In order to help facilitate understanding of what happened in the Jewish religion, I'm going to tell you a Tale of Two Rabbis: Once upon a time, there was a very famous rabbi whose name was Rabbi Hillel. There were two main kinds of Pharisee: one was the School of Hillel – this rabbi – and the other was the School of Shammai; academies where rabbis were educated. They had certain differences in their emphasis, but they were the two main schools of Pharisaic thought. The School of Hillel had a number of very famous graduates – Hillel was the grandfather of another very famous rabbi who was his successor, Rabbi Gamaliel. Rabbi Gamaliel is mentioned in the Talmud, which says of him that when he died righteousness perished from the earth. The New Testament tells us in Acts 5 that Gamaliel said that if Jesus was not the Messiah, Christianity would disappear; and if it did not disappear, the Jews who opposed it would be working against God. Rabbi Gamaliel from the School of Hillel was associated with something called the Midot of Hillel, which St. Paul used in his teaching methods. Gamaliel had a number of famous students, one of whom was Onkleos, who did a famous translation of the Targum into Aramaic. He also had two other very famous students, one or the other of whom every Jew who came after them would follow, causing the Jewish religion to have a schism. The first of these students was Rabbi Jochanan ben Zakkai, whom I quoted earlier. When the Temple was destroyed, Rabbi Jochanan ben Zakkai said (in paraphrase), "We have a big problem: we cannot practice the Jewish faith that Moses gave any more." To this day, on every Orthodox Jewish synagogue you will find the term Ichabod; 'the glory has departed, the Shekinah has gone'. They know very well that without a Temple they cannot practice the faith of their fathers. On the Passover, the Pesach, instead of taking the Passover seder with lamb, they take it with chicken because they have no priesthood and no Temple.

Rabbi Jochanan ben Zakkai had a council at Yavne, near modern Tel Aviv, at which the rabbis decided the following: instead of the Levites and priests, the rabbis would be the new spiritual authorities, ergo the new leaders of Israel. Also, instead of the Temple being central, the synagogues would become central (synagogues having begun developing after the Babylonian Captivity). Thus another religion began to evolve from that point, based in tradition.
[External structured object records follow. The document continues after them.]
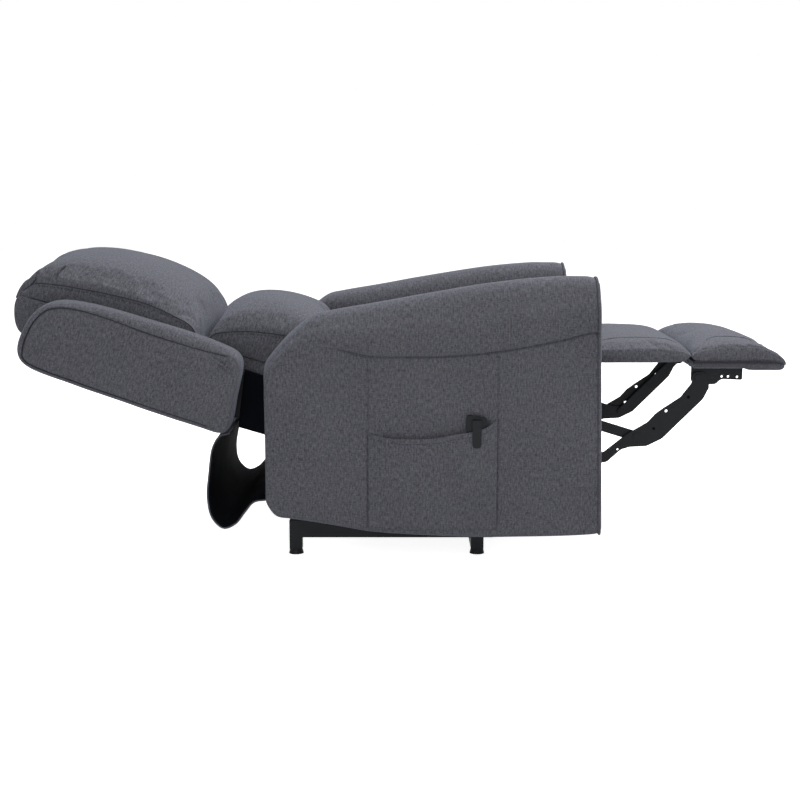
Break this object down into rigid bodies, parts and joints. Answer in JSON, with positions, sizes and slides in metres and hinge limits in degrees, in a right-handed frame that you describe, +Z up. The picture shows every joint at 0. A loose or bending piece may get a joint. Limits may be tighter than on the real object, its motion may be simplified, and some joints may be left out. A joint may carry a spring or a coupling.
{
  "type": "power lift recliner chair",
  "caption": "Upholstered power lift recliner: tilting lift base, reclining back with loose pillows, folding footrest, side pocket with a handset.",
  "frame": {"origin": "floor point under the centre of the reclined chair", "axes": "+X to the front of the chair, +Y to the sitter's left, +Z up"},
  "size_m": [1.7572, 0.7571, 0.7159],
  "materials": {
    "charcoal_fabric": "woven, matt",
    "black_lining": "thin non-woven, matt",
    "webbing": "woven strap",
    "frame_wood": "raw plywood",
    "black_steel": "satin powder coat",
    "zinc_steel": "zinc plated",
    "rod_steel": "drawn tube",
    "motor_plastic": "matt",
    "handset_plastic": "fine grain",
    "button_rubber": "matt",
    "foot_rubber": "matt"
  },
  "bodies": {
    "base": {"base_frame": "black_steel", "base_feet": "foot_rubber", "base_pins": "zinc_steel"},
    "front_lift_link_pair": {"front_lift_links": "black_steel"},
    "rear_lift_link_pair": {"rear_lift_links": "black_steel"},
    "chassis": {"mechanism_side_plates": "black_steel", "seat_pivot_pins": "zinc_steel", "seat_frame": "frame_wood", "seat_webbing": "webbing", "seat_cushion": "charcoal_fabric", "left_arm_frame": "frame_wood", "right_arm_frame": "frame_wood", "left_arm_cover": "charcoal_fabric", "right_arm_cover": "charcoal_fabric", "left_arm_facing": "charcoal_fabric", "right_arm_facing": "charcoal_fabric", "handset_pocket": "charcoal_fabric", "motor_cross_member": "black_steel", "back_motor_housing": "motor_plastic", "back_motor_can": "motor_plastic", "rear_skirt": "black_lining"},
    "back": {"recline_shaft": "zinc_steel", "recline_lever": "black_steel", "back_brackets": "black_steel", "back_frame": "frame_wood", "back_side_lining": "black_lining", "outer_back_panel": "black_lining", "back_pad": "charcoal_fabric", "left_wing": "charcoal_fabric", "right_wing": "charcoal_fabric", "head_pillow": "charcoal_fabric", "lumbar_pillow": "charcoal_fabric"},
    "back_rod": {"back_motor_rod": "rod_steel"},
    "crank_pair": {"drive_cranks": "black_steel"},
    "rear_crank_pair": {"rear_cranks": "black_steel"},
    "long_link_pair": {"long_footrest_links": "black_steel"},
    "twin_link_pair": {"twin_footrest_links": "black_steel"},
    "ottoman": {"ottoman_brackets": "black_steel", "ottoman_board": "frame_wood", "ottoman_pad": "charcoal_fabric", "chaise_pad": "charcoal_fabric"},
    "lift_motor": {"lift_motor_housing": "motor_plastic", "lift_motor_can": "motor_plastic"},
    "lift_rod": {"lift_motor_rod": "rod_steel"},
    "handset": {"handset_case": "handset_plastic", "handset_clip": "handset_plastic"},
    "button_1": {"handset_button_1": "button_rubber"},
    "button_2": {"handset_button_2": "button_rubber"},
    "button_3": {"handset_button_3": "button_rubber"},
    "button_4": {"handset_button_4": "button_rubber"}
  },
  "joints": [
    {"name": "lift", "type": "hinge", "parent": "base", "child": "front_lift_link_pair", "pos_m": [0.15, 0, 0.07], "axis": [0, 1, 0], "range_deg": [0, 50]},
    {"name": "seat_tilt", "type": "hinge", "parent": "front_lift_link_pair", "child": "chassis", "pos_m": [-0.17, 0, 0.12], "axis": [0, 1, 0], "range_deg": [-25, 0]},
    {"name": "rear_link_swing", "type": "hinge", "parent": "base", "child": "rear_lift_link_pair", "pos_m": [0.1864, 0, 0.0534], "axis": [0, 1, 0], "range_deg": [0, 56.8]},
    {"name": "lift_motor_swing", "type": "hinge", "parent": "base", "child": "lift_motor", "pos_m": [0.18, -0.075, 0.09], "axis": [0, 1, 0], "range_deg": [0, 42.3]},
    {"name": "lift_rod_slide", "type": "slide", "parent": "lift_motor", "child": "lift_rod", "axis": [-0.4167, 0, 0.9091], "range_m": [0, 0.0995]},
    {"name": "recline", "type": "hinge", "parent": "chassis", "child": "back", "pos_m": [-0.195, 0, 0.375], "axis": [0, 1, 0], "range_deg": [0, 55], "deforming": ["rear_skirt"]},
    {"name": "back_rod_slide", "type": "slide", "parent": "chassis", "child": "back_rod", "axis": [-1, 0, 0], "range_m": [0, 0.0923]},
    {"name": "footrest", "type": "hinge", "parent": "chassis", "child": "crank_pair", "pos_m": [0.297, 0, 0.348], "axis": [0, 1, 0], "range_deg": [0, 90]},
    {"name": "rear_crank_swing", "type": "hinge", "parent": "chassis", "child": "rear_crank_pair", "pos_m": [0.214, 0, 0.299], "axis": [0, 1, 0], "range_deg": [0, 90]},
    {"name": "long_link_swing", "type": "hinge", "parent": "crank_pair", "child": "long_link_pair", "pos_m": [0.545, 0, 0.271], "axis": [0, 1, 0], "range_deg": [-90, 0]},
    {"name": "twin_link_swing", "type": "hinge", "parent": "crank_pair", "child": "twin_link_pair", "pos_m": [0.573, 0, 0.268], "axis": [0, 1, 0], "range_deg": [-90, 0]},
    {"name": "ottoman_swing", "type": "hinge", "parent": "long_link_pair", "child": "ottoman", "pos_m": [0.686, 0, 0.411], "axis": [0, 1, 0], "range_deg": [0, 90]},
    {"name": "handset_slide", "type": "slide", "parent": "chassis", "child": "handset", "axis": [0, 0, 1], "range_m": [0, 0.13]},
    {"name": "button_1_press", "type": "slide", "parent": "handset", "child": "button_1", "axis": [0, -1, 0], "range_m": [0, 0.001], "stiffness_N_per_m": 400},
    {"name": "button_2_press", "type": "slide", "parent": "handset", "child": "button_2", "axis": [0, -1, 0], "range_m": [0, 0.001], "stiffness_N_per_m": 400},
    {"name": "button_3_press", "type": "slide", "parent": "handset", "child": "button_3", "axis": [0, -1, 0], "range_m": [0, 0.001], "stiffness_N_per_m": 400},
    {"name": "button_4_press", "type": "slide", "parent": "handset", "child": "button_4", "axis": [0, -1, 0], "range_m": [0, 0.001], "stiffness_N_per_m": 400}
  ],
  "couplings": [
    {"joint": "seat_tilt", "follows": "lift", "ratio": -0.5},
    {"joint": "rear_link_swing", "follows": "lift", "ratio": 1.1341},
    {"joint": "lift_motor_swing", "follows": "lift", "ratio": 0.8427},
    {"joint": "lift_rod_slide", "follows": "lift", "m_per_rad": 0.1139},
    {"joint": "back_rod_slide", "follows": "recline", "m_per_rad": 0.0961},
    {"joint": "rear_crank_swing", "follows": "footrest", "ratio": 1},
    {"joint": "long_link_swing", "follows": "footrest", "ratio": -1},
    {"joint": "twin_link_swing", "follows": "footrest", "ratio": -1},
    {"joint": "ottoman_swing", "follows": "footrest", "ratio": 1}
  ]
}
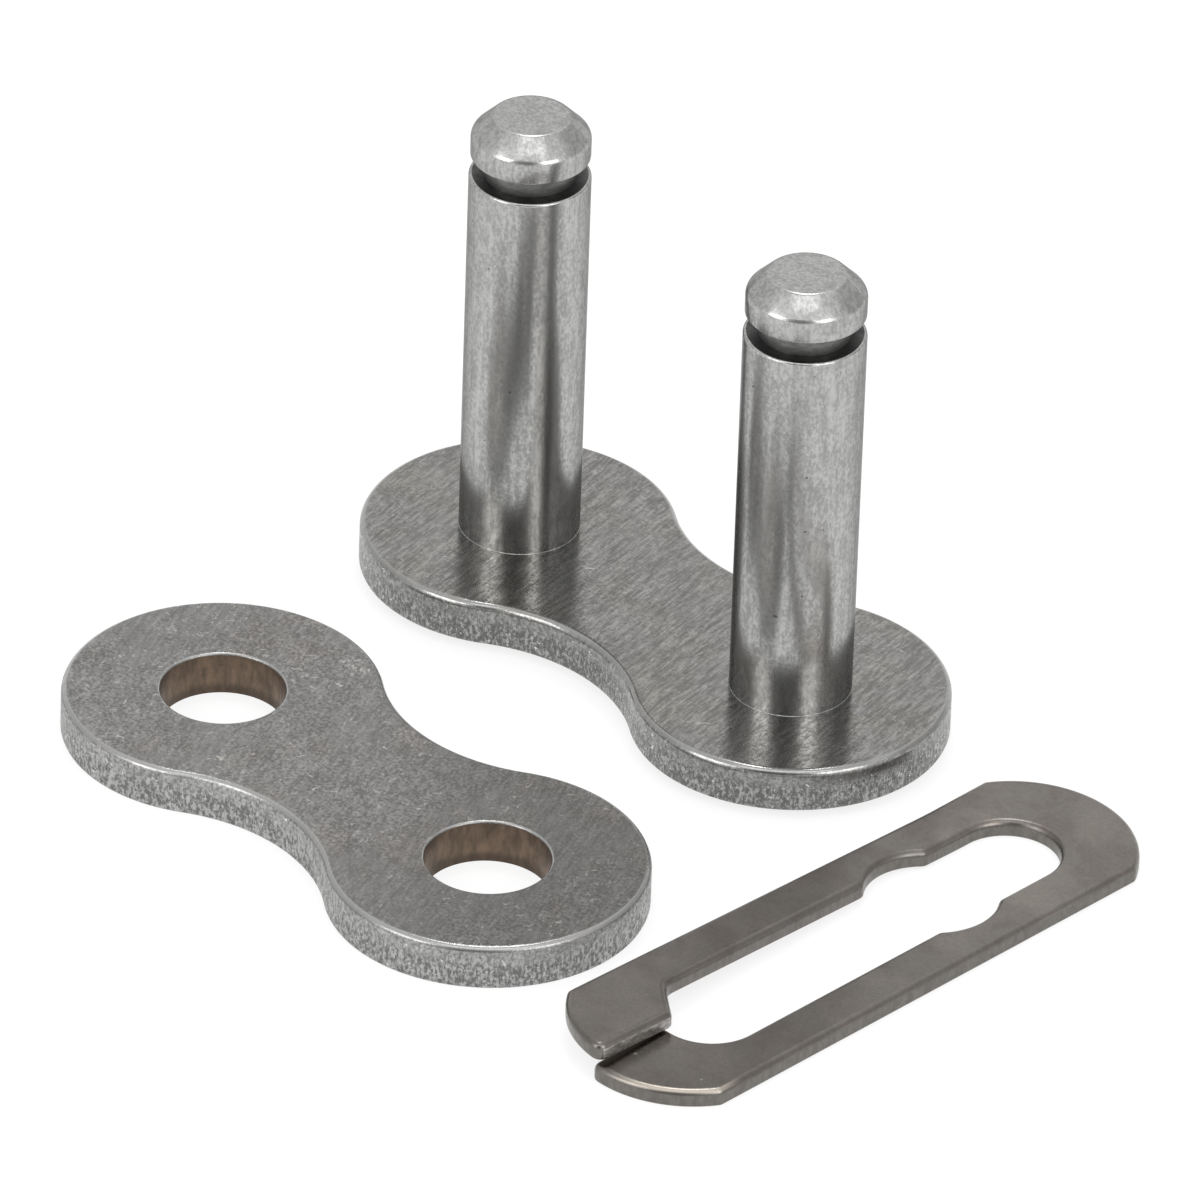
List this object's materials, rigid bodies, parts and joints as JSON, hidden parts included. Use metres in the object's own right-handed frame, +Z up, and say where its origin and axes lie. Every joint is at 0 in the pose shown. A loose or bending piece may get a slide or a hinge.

There was a classmate of Rabbi Jochanan ben Zakkai, whose name was Rabbi Shaul of Tarsus – better known to some as St. Paul the Apostle. He was likewise a disciple of Gamaliel; but he said that the Law was fulfilled by the Messiah. Jesus paid the price for our sins, and thus the curse of the Law and the consequences for breaking it were laid on Him. Every Jew is under one law or another; think of an unsaved Jewish person as a kind of backslider – he is in a covenant relationship with God. He may not keep that covenant, he may be an atheist – but he is still under the curse of the Law. If you want to know what happened to the Jews, read Leviticus 26 and Deuteronomy 28 – their entire history is therein foretold. The Jews are under a national curse because they reject Jesus; they are under the curse of the Law.

By the time the Temple was destroyed, Daniel's prediction that the Messiah would come and die beforehand was fulfilled. Every Jew then had one of two choices: he either accepted Jesus as Messiah, or he began to practice a Judaism that was not Scriptural. The entire future of the Jewish faith to this day is based on these two classmates: Rabbi Jochanan ben Zakkai and Rabbi Shaul of Tarsus.

At the end of his life, the Talmud tells us, Rabbi Jochanan ben Zakkai was weeping. His disciples came to him and said, "O Mighty Hammer, why are you weeping? Why is your soul in distress?" And Rabbi Jochanan ben Zakkai said, "I am about to meet Ha Shem – God – blessed be His name, and before me are two roads: one leading to Paradise (Heaven) and the other leading to Gehenna (Hell); and I do not know to which road He will sentence me." The founder of Rabbinic Judaism admitted that he had absolutely no assurance of salvation. He said that he did not know whether God would sentence him to Hell for what he did; at the end of his life he was terrified to die. It is the same for all the Jews who follow him.

However, then there is Rabbi Shaul of Tarsus, who said at the end of his life, "Trouble me no further, for on my body I bear the marks of Christ, and I know there is laid up for me a crown of glory and of righteousness." He had the assurance of his salvation, and so does every Jew who follows him.

That is what happened in the Jewish faith, and what is going on to this very day.